Here are some things to keep in mind when thinking about a price increase:
- Be sure your quality lives up to the cost (ideally, an increase in price will come with an increase in quality).
- Existing customers might feel caught off guard by a price increase. Communicate with them early on. One popular approach is to honor old pricing for a set period of time. Always use price increases as an opportunity to communicate the value of your product, especially recent improvements and new features.
- Approach any potential price increases with a data-driven mindset. Price sensitivity data and A/B testing are two powerful tools you can use to test the effectiveness of any planned price increases.
4. Assess your customer retention strategies
New subscriptions are awesome but don’t neglect your existing customer base. If your Churn MRR is high, that’s a sure sign customer retention needs some work.
Customer retention is equal parts art and science (aka data-driven testing), but here are some strategies to consider:
- Develop a comprehensive customer onboarding experience that sets users up for success. Customer education programs are also a good fit for some companies.

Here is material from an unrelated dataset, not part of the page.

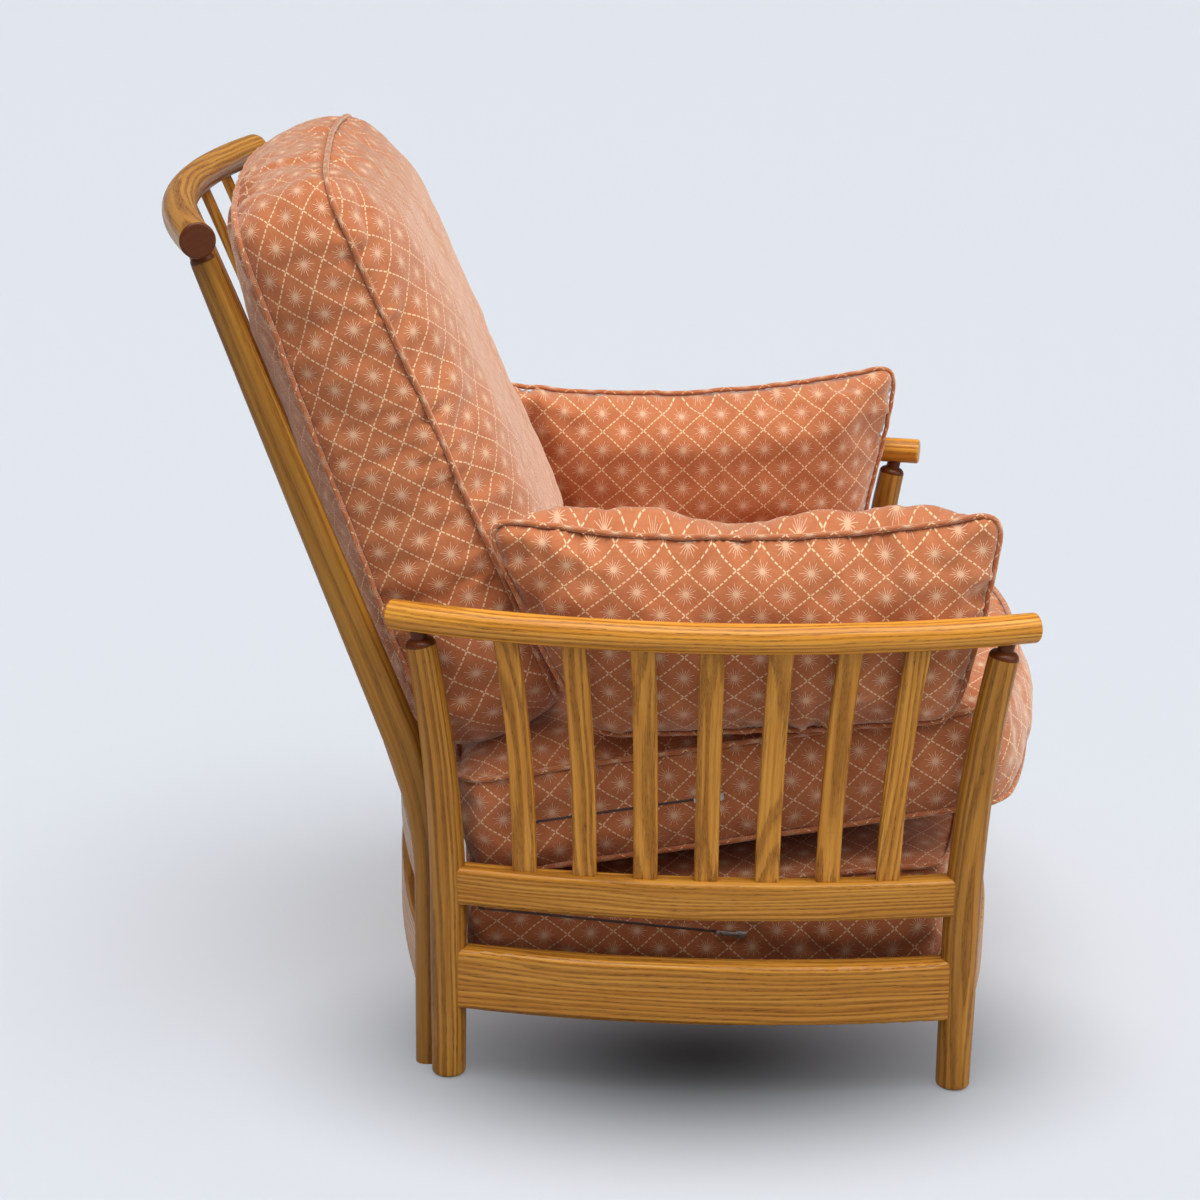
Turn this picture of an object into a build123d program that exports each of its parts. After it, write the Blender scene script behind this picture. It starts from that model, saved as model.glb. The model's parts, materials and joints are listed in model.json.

- Implement a customer feedback loop (CSAT and NPS surveys are two common ways to collect feedback)
- Work on improving your customer success team’s performance in order to increase upsells/expansions.
- Before someone cancels, be sure to ask them why they're canceling. This allows you to provide a relevant retention offer and also helps you improve your product.
- If the reason for cancellation is price, consider offering an incentive to stay. When possible, the best practice is to provide a downgrade option to a lower tier instead of offering discounts. This approach helps protect revenue and prevents customers from gaming the system.
- Get new customers. At the risk of stating the obvious, customer acquisition is a huge driver of MRR growth for any company. Adding a referral program can help you stretch your marketing budget further and acquire new customers faster.